I might better fit with people who call themselves rationalists or secular humanists. But even so, I am reluctant to pigeonhole my spirituality or my philosophy of life. If pressed, I usually just call myself a freethinker.

So, in my free time, as I grow pensive about religion and why many people seem to need it, I am often struck by the irony of how those who are intelligent enough to wield great power, either in government or business, so often don’t think twice about believing in supernatural explanations of natural phenomena.

I hesitate to call Pres. Bush a smart man, but let’s face it; he was smart enough to become the most powerful political leader in the world. Yet he is an evangelical Christian who apparently believes in the biblical account of Creation. Hasn’t he ever just sat back and thought to himself, “Hey, this stuff about Adam and Eve, the serpent, Noah’s Ark, and a man getting eaten by a whale and surviving just doesn’t make a lot of sense.”

And anyone who knows much about history knows that the bible was canonized by committee. When has a committee of lawyers ever done anything that we could put our trust and faith in? But that’s who compiled the bible as we know it, a bunch of Catholic bishop lawyers who were working under a strict deadline set by Emperor Constantine. I’m sure they gave it a lot of thought, but still one has to wonder how much important stuff they left out and how much junk they included.

A product of my ponderings has been the categorization of faith. It takes a lot of faith to believe the bible, especially the good parts. There is virtually no independent corroboration.

So I think that faith can be divided into three types. First, there is innocent faith. It is the faith of a child, and also the faith that people retain as adults when they haven’t learned that faith is an illusion. Generally, people with less formal education who have not traveled far from where they were born and who are quite happy with a simple life have this kind of faith. My mom has this kind of faith and it is probably the most genuine.

The second kind of faith is the kind you have when you’re afraid not to. People who are well-traveled and more highly educated, but who still really want to believe that there is a heaven they can go to when they die have this kind of faith. They know, down deep, that having faith is not logical. But they fool themselves into believing because what if there really is a hell. They know they don’t want to go there. And they know that, according to Christian dogma, by default you go to hell. So they live a deceptive life, going to church, going through the motions, telling themselves and others that they believe – and hoping God doesn’t notice.

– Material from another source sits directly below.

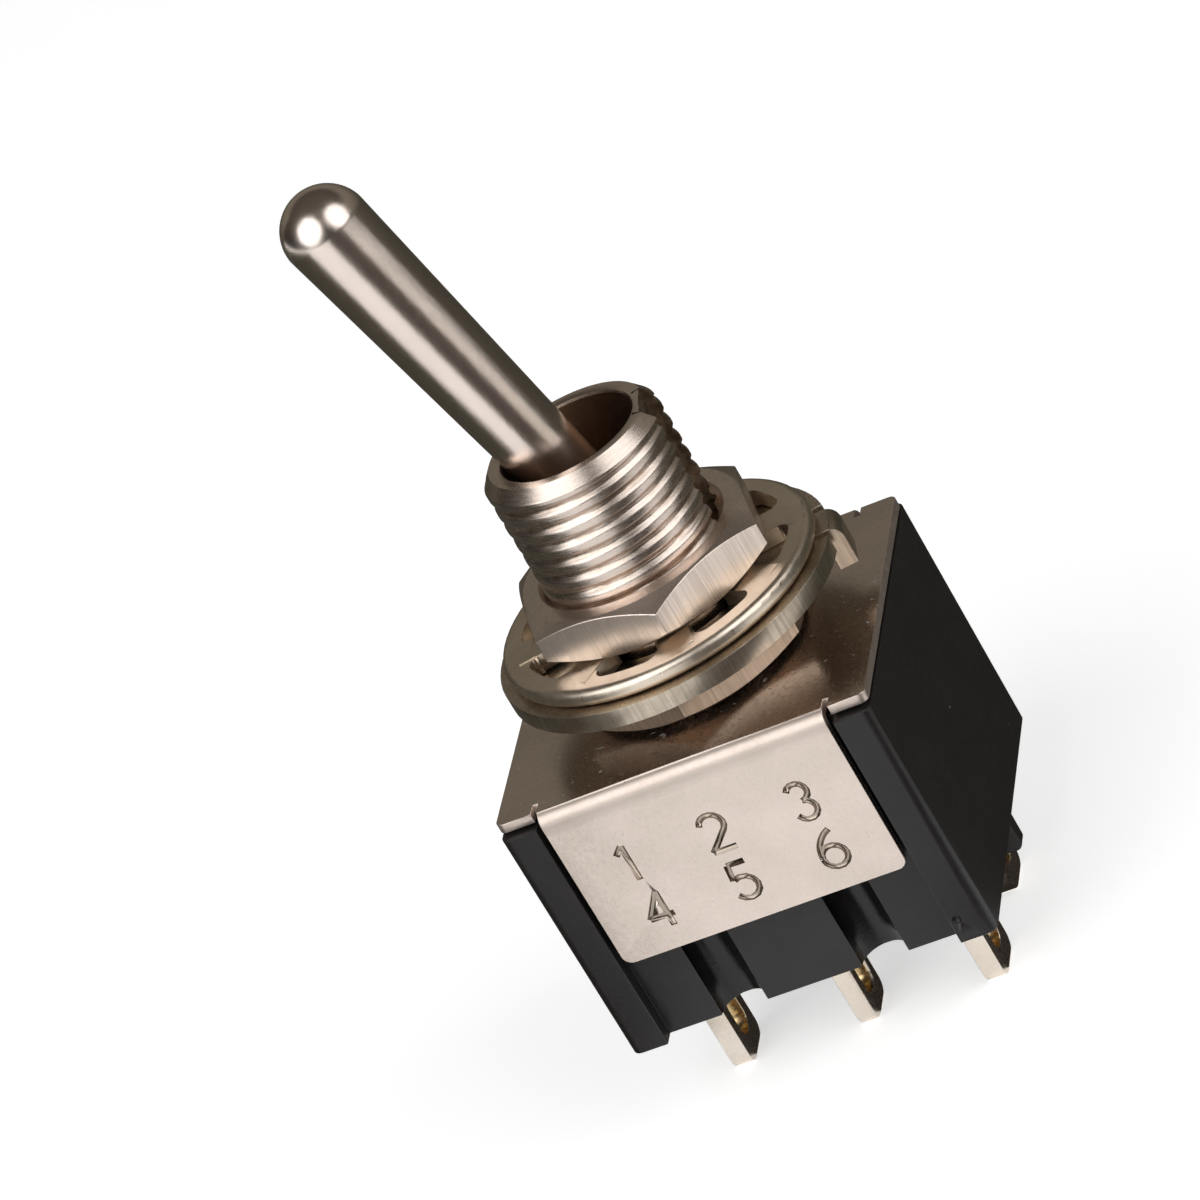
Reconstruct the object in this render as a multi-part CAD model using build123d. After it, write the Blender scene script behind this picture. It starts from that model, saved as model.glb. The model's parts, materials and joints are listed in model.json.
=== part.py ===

Then there is the third type of faith. It is the faith of epiphany. It is owned by those who have had a turning point or milestone in their lives that have caused them to have faith, maybe when they really didn’t before. Maybe they were wrenched from the jaws of death, or maybe they witnessed what they believed was some kind of miracle. Whatever the reason, they now believe in their religion because of their great epiphany.

When I was a child, I had faith number one. As I grew to be an adult, and throughout much of my adult life, I became aware that the stories of the bible couldn’t be literally true. I rationalized my faith, not wanting to lose it out of fear of losing my soul. My faith had become type two.

I hope I never have type three. I don’t want to go through that kind of trauma. But perhaps, if God exists, he chooses people he wants to invite into heaven, and traumatizing them is his way of choosing.

In the end, my ponderings about religion haven’t led to many epiphanies. But here is what I am pretty sure of: I don’t know the mind of God. I know that nobody else knows the mind of God, even though they may think they do. If I don’t know something, and don’t have much evidence that it exists, it’s hard for me to believe in it or have faith in it. If God wanted us to follow the bible, he would have made it much clearer and more understandable. If there is a God, he must be very disappointed in every religion we humans have made up about Him. And finally, the pristine logic of the universe makes me lean toward believing that a force we call God does exist in some form. There is nothing in science that rules him out.

And so, where does that leave me? It leaves me with more stuff to ponder. If I’m willing to take the leap of faith that God does exist, then I’m forced to ask myself, “What is His nature and what, if anything, does He want of me?”

I’m certainly not willing to fall in line behind some bible-thumping evangelist to get my answers. But that’s ok; I enjoy my pensive moments.